Answer to Exercise 6.3. There are three kinds of vertices in $T$ :

The root vertex $r$ . Because this is a full binary tree that contains more than one vertex, $r$ must have exactly two children, and thus has degree 2.
All of the other parent vertices. Each of these have two children because we’re a full binary tree, and exactly one parent by (c) + the fact that they’re not the root. So these all have degree 3.
All of the leaves, which have degree 1.

Suppose that there are $p$ parent vertices in our graph; then the sum of degrees in this graph is $2 + 3p + 100$ . As shown in class, the sum of degrees in any graph is twice the number of edges. Because this is a tree on $1 + p + 100$ vertices (100 leaves, one root, and $p$ parents), this is therefore equal to $2p + 200$ , as any tree has one less edge than it has vertices.
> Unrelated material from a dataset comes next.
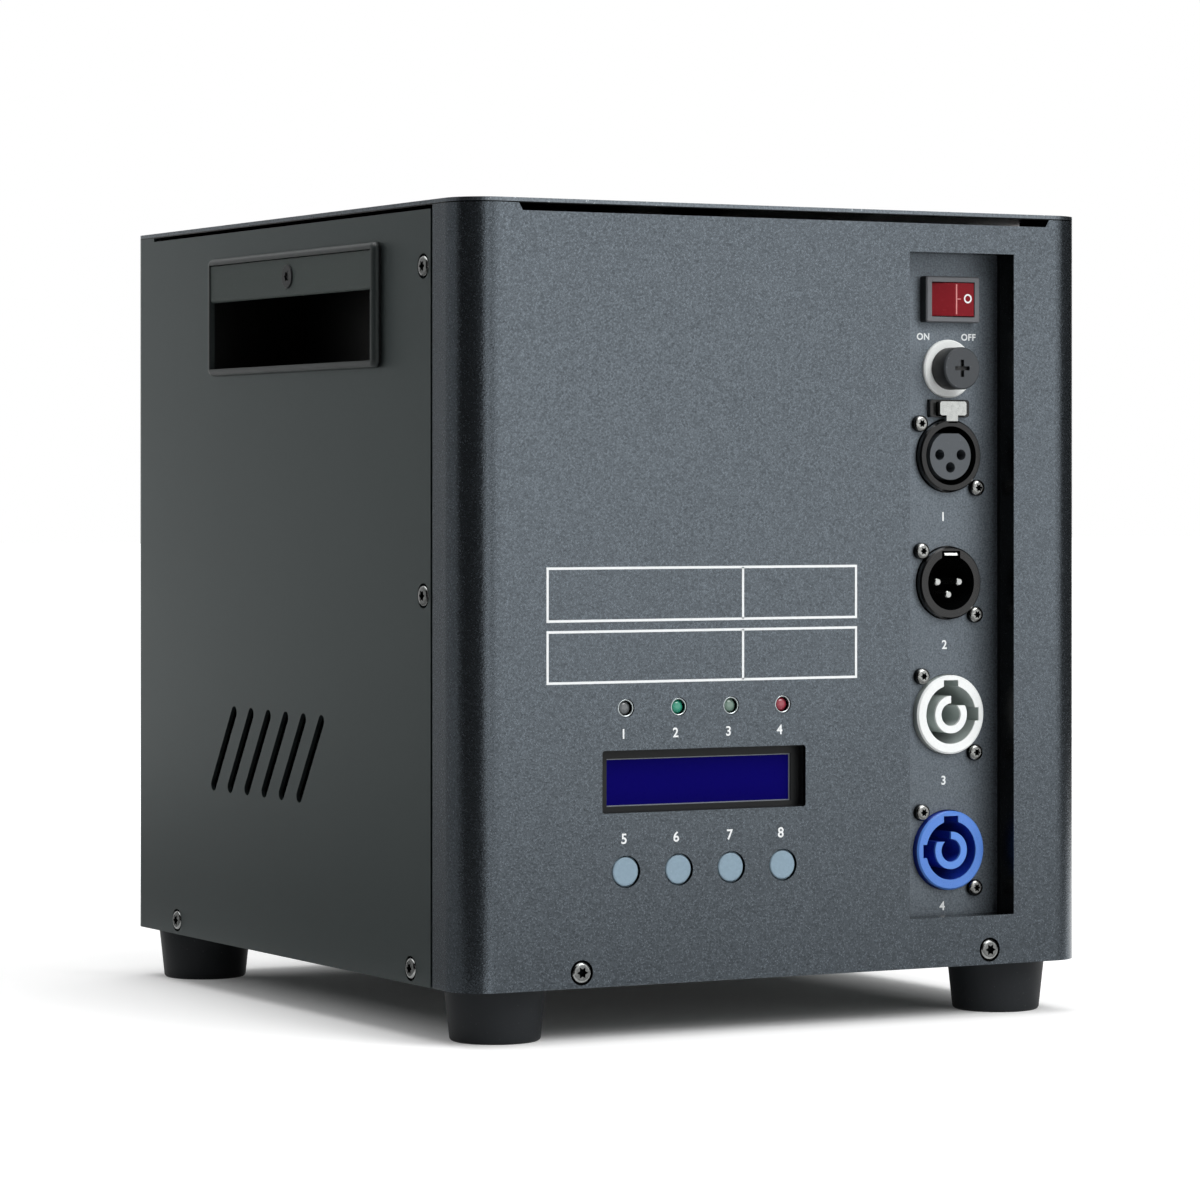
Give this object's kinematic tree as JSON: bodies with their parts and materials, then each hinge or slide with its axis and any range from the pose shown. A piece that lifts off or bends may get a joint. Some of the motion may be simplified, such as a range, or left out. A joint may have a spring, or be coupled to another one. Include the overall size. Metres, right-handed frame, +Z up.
{
  "type": "cold spark machine",
  "caption": "Stage effect box in a folded steel casing: spark outlet and hinged hopper lid on top, display and push buttons in front, recessed column of switch, fuse and sockets, rubber feet.",
  "frame": {"origin": "on the floor under the middle of the casing", "axes": "+X to the right along the front, +Y from the front to the back, +Z up"},
  "size_m": [0.2272, 0.249, 0.2587],
  "materials": {
    "front_coat": "fine textured slate-grey powder coat",
    "case_coat": "dark grey-green satin powder coat",
    "recess_coat": "near-black satin paint",
    "foot_rubber": "matte",
    "screw_steel": "bright zinc",
    "black_screw": "black oxide",
    "handle_plastic": "moulded black",
    "grip_rubber": "matte",
    "switch_grey": "satin grey",
    "switch_red": "translucent red",
    "fuse_white": "white",
    "fuse_grey": "grey",
    "fuse_body": "black",
    "fuse_glass": "glass tube with plated ends",
    "socket_black": "black",
    "insert_grey": "grey",
    "tab_silver": "plated",
    "power_out_white": "white",
    "power_in_blue": "light blue",
    "bezel_black": "black",
    "screen_blue": "lit blue window",
    "lamp_clear": "clear",
    "lamp_green": "tinted",
    "lamp_pale": "pale tint",
    "lamp_red": "tinted",
    "button_blue": "grey-blue",
    "board_green": "solder mask",
    "part_black": "black",
    "inner_steel": "plain",
    "blower_plastic": "heat-proof moulding",
    "motor_steel": "plated can",
    "insulation": "woven mineral wool"
  },
  "bodies": {
    "casing": {"blower_housing": "blower_plastic", "casing_screws": "screw_steel", "control_board": "board_green", "cooling_fan_frame": "part_black", "display_bezel": "bezel_black", "display_screen": "screen_blue", "dmx_in_pins": "tab_silver", "dmx_in_shell": "socket_black", "dmx_out_insert": "insert_grey", "dmx_out_shell": "socket_black", "feed_motor": "motor_steel", "first_lamp": "lamp_clear", "floor_tray": "case_coat", "front_casing": "front_coat", "front_left_foot": "foot_rubber", "front_right_foot": "foot_rubber", "fuse_holder": "fuse_body", "fuse_ring": "fuse_white", "green_lamp": "lamp_green", "grip_screws": "black_screw", "heater_band": "inner_steel", "heating_chamber": "inner_steel", "hopper": "inner_steel", "insulation_jacket": "insulation", "key_switches": "part_black", "left_grip_strip": "grip_rubber", "left_handle_pocket": "handle_plastic", "lid_hinge_leaf": "case_coat", "lid_hinge_pin": "screw_steel", "main_board": "board_green", "nozzle_collar": "inner_steel", "nozzle_tube": "inner_steel", "pale_green_lamp": "lamp_pale", "power_in_core": "power_in_blue", "power_in_shell": "power_in_blue", "power_out_core": "power_out_white", "power_out_shell": "power_out_white", "power_supply": "inner_steel", "rear_left_foot": "foot_rubber", "rear_right_foot": "foot_rubber", "rear_shell": "case_coat", "red_lamp": "lamp_red", "right_grip_strip": "grip_rubber", "right_handle_pocket": "handle_plastic", "socket_plate": "recess_coat", "socket_screws": "screw_steel", "switch_housing": "switch_grey", "top_cover": "case_coat"},
    "power_rocker": {"switch_rocker": "switch_red"},
    "fuse_carrier": {"fuse_link": "fuse_glass"},
    "fuse_cap": {"fuse_cap": "fuse_grey"},
    "release_tab": {"dmx_release_tab": "tab_silver"},
    "menu_key": {"menu_button": "button_blue"},
    "down_key": {"down_button": "button_blue"},
    "up_key": {"up_button": "button_blue"},
    "enter_key": {"enter_button": "button_blue"},
    "lid": {"hopper_lid": "inner_steel"},
    "auger": {"feed_auger": "inner_steel"},
    "air_wheel": {"blower_wheel": "part_black"},
    "fan_rotor": {"cooling_fan_rotor": "part_black"}
  },
  "joints": [
    {"name": "power_switch", "type": "hinge", "parent": "casing", "child": "power_rocker", "pos_m": [0.0658, -0.1137, 0.2256], "axis": [0, 0, 1], "range_deg": [0, 18]},
    {"name": "fuse_pull", "type": "slide", "parent": "casing", "child": "fuse_carrier", "axis": [0, -1, 0], "range_m": [0, 0.036]},
    {"name": "fuse_turn", "type": "hinge", "parent": "fuse_carrier", "child": "fuse_cap", "pos_m": [0.0658, -0.112, 0.2038], "axis": [0, 1, 0], "range_deg": [-60, 0]},
    {"name": "release_push", "type": "slide", "parent": "casing", "child": "release_tab", "axis": [0, 1, 0], "range_m": [0, 0.0016], "stiffness_N_per_m": 1500},
    {"name": "menu_press", "type": "slide", "parent": "casing", "child": "menu_key", "axis": [0, 1, 0], "range_m": [0, 0.0008], "stiffness_N_per_m": 2000},
    {"name": "down_press", "type": "slide", "parent": "casing", "child": "down_key", "axis": [0, 1, 0], "range_m": [0, 0.0008], "stiffness_N_per_m": 2000},
    {"name": "up_press", "type": "slide", "parent": "casing", "child": "up_key", "axis": [0, 1, 0], "range_m": [0, 0.0008], "stiffness_N_per_m": 2000},
    {"name": "enter_press", "type": "slide", "parent": "casing", "child": "enter_key", "axis": [0, 1, 0], "range_m": [0, 0.0008], "stiffness_N_per_m": 2000},
    {"name": "lid_hinge", "type": "hinge", "parent": "casing", "child": "lid", "pos_m": [0, 0.0875, 0.25545], "axis": [-1, 0, 0], "range_deg": [0, 100]},
    {"name": "auger_spin", "type": "hinge", "parent": "casing", "child": "auger", "pos_m": [0, 0.08, 0.168], "axis": [0, 1, 0], "continuous": true},
    {"name": "blower_spin", "type": "hinge", "parent": "casing", "child": "air_wheel", "pos_m": [0, -0.002, 0.051], "axis": [1, 0, 0], "continuous": true},
    {"name": "fan_spin", "type": "hinge", "parent": "casing", "child": "fan_rotor", "pos_m": [-0.05, 0.11, 0.084], "axis": [0, 1, 0], "continuous": true}
  ]
}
So: $2 + 3p + 100 = 2p + 200$ implies that $p=98$ , and therefore that we have $\fbox{199}$ vertices in total!

Practice Problems

(-) In a rooted tree on $n$ vertices, what is the maximum number of children a vertex can have?
Show that in a rooted tree, no vertex has two distinct parents.
Suppose that $T$ is a full ternary (i.e. $3$ -ary) tree with exactly 99 leaves. How many vertices in total does $T$ have?
Suppose that $G$ is a graph with the following two properties:
- $G$ is connected.
- If we delete any edge from $G$ , $G$ is no longer connected.
Show that $G$ is a tree.
Suppose that $T$ is a rooted full binary tree on 99 vertices. What is the maximum height of $T$ ? What is the minimum height of $T$ ? Justify your claims.
(+) A graceful labeling of a graph with $E$ edges is a labeling $l(v)$ of its vertices with distinct integers from the set $\{0,1,2, \ldots E\}$ , such that each edge $\{u, v\}$ is uniquely determined by the difference $|l(u) - l(v)|$ .

Let $P_n$ denote the $n$ -vertex path graph, formed by drawing $n$ vertices $v_1, \ldots v_n$ in a row and connecting each $v_i$ to $v_{i+1}$

Show that each $P_n$ tree is graceful.
(+) A caterpillar tree is a tree such that deleting all of its leaves leaves us with a single path (i.e. they kinda look like caterpillars.)

Show that all caterpillar trees are graceful.
(++) Show that all trees are graceful.